Philip Moscovitch said...

Here are mine!
http://tinyurl.com/ypj7ar

(Or just go to the blog's main page at www.moscovitch.com/blog)

Anonymous said...

i cheated a bit. i didn't add obscure songs to make me look cool, but i picked the third list as not to reveal my true identity (that i won't even admit to myself). (i'm gonna wash that man right outa my hair came up on the first two tries)

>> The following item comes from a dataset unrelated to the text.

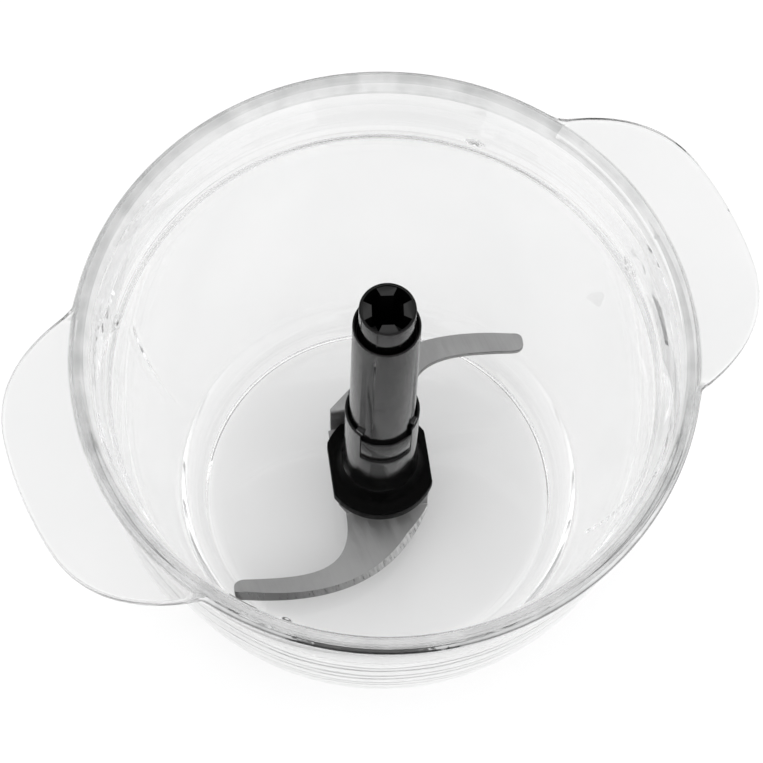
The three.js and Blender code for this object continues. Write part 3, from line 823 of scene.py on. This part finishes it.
def drive_socket():
    low, high = node_box("drive_socket")
    radius, bore, floor_top = 8.0, 7.2, 121.0
    corners = [
        (0, low.z, 0), (radius, low.z, 0.3), (radius, high.z, 0.35), (bore, high.z, 0.25),
        (bore, floor_top, 0.4), (0, floor_top, 0)]
    socket = lathe("drive_socket_visual", corners, 120, 4, 35)
    tip, base_width, tip_width, teeth = 4.4, 6.5, 3.4, 4
    for i in range(teeth):
        outline = [(tip, -tip_width / 2), (bore + 0.3, -base_width / 2),
                   (bore + 0.3, base_width / 2), (tip, tip_width / 2)]
        tooth = prism("tooth", outline, floor_top - 1, high.z - 0.8)
        socket = combine(socket, [turned(tooth, math.radians(-6) + i * math.pi / 2)], "UNION")
    soften(socket, 0.2, 35)
    dress(turned(socket, REST_TURN), "drive_socket", "blade_unit", [BLACK_GLOSS])


def pin_cap():
    low, high = node_box("pin_cap")
    radius = (high.y - low.y) / 2
    corners = [
        (0, low.z + 0.8, 0), (radius - 1.4, low.z + 0.8, 0.1), (radius - 1.4, low.z, 0.1),
        (radius, low.z, 0.2), (radius, high.z, 0.3), (0, high.z, 0)]
    dress(lathe("pin_cap_visual", corners, 64), "pin_cap", "blade_unit", [ACETAL])


# ---- studio -------------------------------------------------------------------------------

TARGET = Vector((-0.000624, 0.000318, 0.0955))      # what the camera looks at
VIEW = Vector((-0.17605, -0.34553, 0.92172))        # unit direction from it to the camera
CAMERA_DISTANCE, CAMERA_ROLL, LENS = 0.72, math.radians(2.98), 116.1


def camera():
    data = bpy.data.cameras.new("camera")
    data.sensor_width = 36
    data.lens = LENS
    item = bpy.data.objects.new("camera", data)
    bpy.context.scene.collection.objects.link(item)
    right = Vector((-VIEW.y, VIEW.x, 0)).normalized()
    up = VIEW.cross(right)
    across = right * math.cos(CAMERA_ROLL) + up * math.sin(CAMERA_ROLL)
    rise = up * math.cos(CAMERA_ROLL) - right * math.sin(CAMERA_ROLL)
    rotation = Matrix((across, rise, VIEW)).transposed().to_4x4()
    item.matrix_world = Matrix.Translation(TARGET + VIEW * CAMERA_DISTANCE) @ rotation
    bpy.context.scene.camera = item


FLOOR_FADE, FLOOR_PAINTED_SHADE = (0.22, 0.8), (0.45, 0.45, 0.45)   # metres from the middle where painted shade starts darkening the floor and where it is full, and its colour


def floor():
    """A plain pale floor with painted shade that darkens it away from the middle."""
    material, nodes, links, shader = new_material("pale_floor")
    shade_of = noise(nodes, links, 3, detail=2.0)
    near = ramp(nodes, links, shade_of, (0.93, 0.93, 0.93), (0.95, 0.95, 0.95))
    # painted shade: the floor's colour falls to a darker grey away from the middle
    surface = fade_outward(nodes, links, near, FLOOR_PAINTED_SHADE, *FLOOR_FADE)
    links.new(surface, shader.inputs["Base Color"])
    shader.inputs["Roughness"].default_value = 0.9
    shader.inputs["Specular IOR Level"].default_value = 0.1
    half = 3.0
    corners = [(-half, -half, 0), (half, -half, 0), (half, half, 0), (-half, half, 0)]
    mesh = bpy.data.meshes.new("floor")
    mesh.from_pydata(corners, [], [(0, 1, 2, 3)])
    mesh.materials.append(material)
    item = bpy.data.objects.new("floor", mesh)
    item.location.z = -0.0002
    bpy.context.scene.collection.objects.link(item)


SKY_STRENGTH = 1.5
SKY_GREYS = ((0.0, 0.12), (0.2, 0.25), (0.45, 0.8), (0.7, 1.0), (1.0, 1.0))     # height and grey
OVERHEAD_DIM = (0.22, 0.9, 0.975)       # how dark the patch is, where it starts and where it is full
FRONT_DIM = (0.4, 0.72, 0.93)


def sky():
    """Soft light from all round, dimmer along the horizon, in front and in a patch overhead."""
    world = bpy.data.worlds.new("studio")
    world.use_nodes = True
    bpy.context.scene.world = world
    nodes, links = world.node_tree.nodes, world.node_tree.links
    coordinates = nodes.new("ShaderNodeTexCoord")
    split = nodes.new("ShaderNodeSeparateXYZ")
    links.new(coordinates.outputs["Generated"], split.inputs["Vector"])
    level = nodes.new("ShaderNodeValToRGB")
    stops = level.color_ramp.elements
    for place, grey in SKY_GREYS:
        stop = stops.new(place)
        stop.color = (grey, grey, grey, 1)
    stops.remove(stops[0])              # the two stops that a new ramp starts with
    stops.remove(stops[-1])
    links.new(split.outputs["Z"], level.inputs["Fac"])
    front = Vector((VIEW.x, VIEW.y, 0)).normalized()
    overhead = Vector((-VIEW.x, -VIEW.y, VIEW.z))
    dimmed = None
    for direction, (dim, start, end) in ((overhead, OVERHEAD_DIM), (front, FRONT_DIM)):
        toward = nodes.new("ShaderNodeVectorMath")
        toward.operation = "DOT_PRODUCT"
        toward.inputs[1].default_value = direction
        links.new(coordinates.outputs["Generated"], toward.inputs[0])
        patch = ramp(nodes, links, toward.outputs["Value"], 1.0, dim, start, end)
        product = nodes.new("ShaderNodeMath")
        product.operation = "MULTIPLY"
        product.inputs[1].default_value = SKY_STRENGTH
        if dimmed:
            links.new(dimmed, product.inputs[1])
        links.new(patch, product.inputs[0])
        dimmed = product.outputs["Value"]
    links.new(level.outputs["Color"], nodes["Background"].inputs["Color"])
    links.new(dimmed, nodes["Background"].inputs["Strength"])


camera()
floor()
sky()
glass_bowl()
centre_pin()
for node, finish in (("upper_gasket", RUBBER), ("lower_gasket", RUBBER), ("clamp_washer", TURNED_STEEL)):
    flat_ring(node, SHANK_HOLE, "root", finish)
lock_washer()
pin_nut()
nut_cap()
bearing_sleeve()
flat_ring("thrust_washer", SLEEVE_BORE, "bearing", ACETAL)
s_blade()
blade_carrier()
clamp_plate()
clamp_screw("clamp_screw_left", -1)
clamp_screw("clamp_screw_right", 1)
hub_tube()
drive_socket()
pin_cap()
for node, inner in (("tube_seal", 8.0), ("socket_seal", 8.3)):
    low, high = node_box(node)
    ring = lathe(node + "_visual", ring_corners(inner, (high.y - low.y) / 2, low.z, high.z, 0.3), 96)
    dress(ring, node, "blade_unit", [RUBBER])

bpy.context.scene.view_settings.view_transform = "Standard"
for limit in ("max_bounces", "transmission_bounces", "glossy_bounces"):
    setattr(bpy.context.scene.cycles, limit, LIGHT_BOUNCES)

grace jones - my jamaican guy. Grace is still out there and is supposedly working on a new album; She was so hot! Still is, actually. My fantasy trio at one time invlved Grace, Carole Pope and Carling Bassett.
indochine - l'aventurier. nada surf recently covered this french 80's new wave hit. go figure.
klezmatics - klezmer. when i downloaded it, i was expecting a cross between the flying bulgar klezmer band and the plasmatics. it's not as swingin as the FBKB, but ok.
joy division - love will tear us apart. ok, one obvious entry to show i'm cool.
barry manilow - copa cabana. tacky yes, but i'll stand by Barry, Lola and Rico.
traffic - low spark of high heeled boys the list needs at least one song that runs over 10 minutes. how can a genius like Steve Winwood just drop off the case of the earth.
hothouse flowers - don't go. i was just thinking to myself, so far so good. oh well. i remember liking the video and the 12 minute of the song that goes with it.
journey - don't stop believin. two stinkers in a row. chalk it up to nostalgia. dates from the pre-sopranos era. my sincere apologies. Copa Caban is lloking better now, isn't it.
a tribe called quest - i left my wallet in el segundo. i'm not a fan of hiphop and people who know me say "i can't believe you have this album." i reply, intelligent music appeals to intelligent people. that's why most rappers are millionaires and the ultra innovative tribe called quest are oft overlooked.
mc hammer - can't touch this. i'm recounting the entries in my list. I hope this is the eleventh song and I can leave it off the list. no excuse.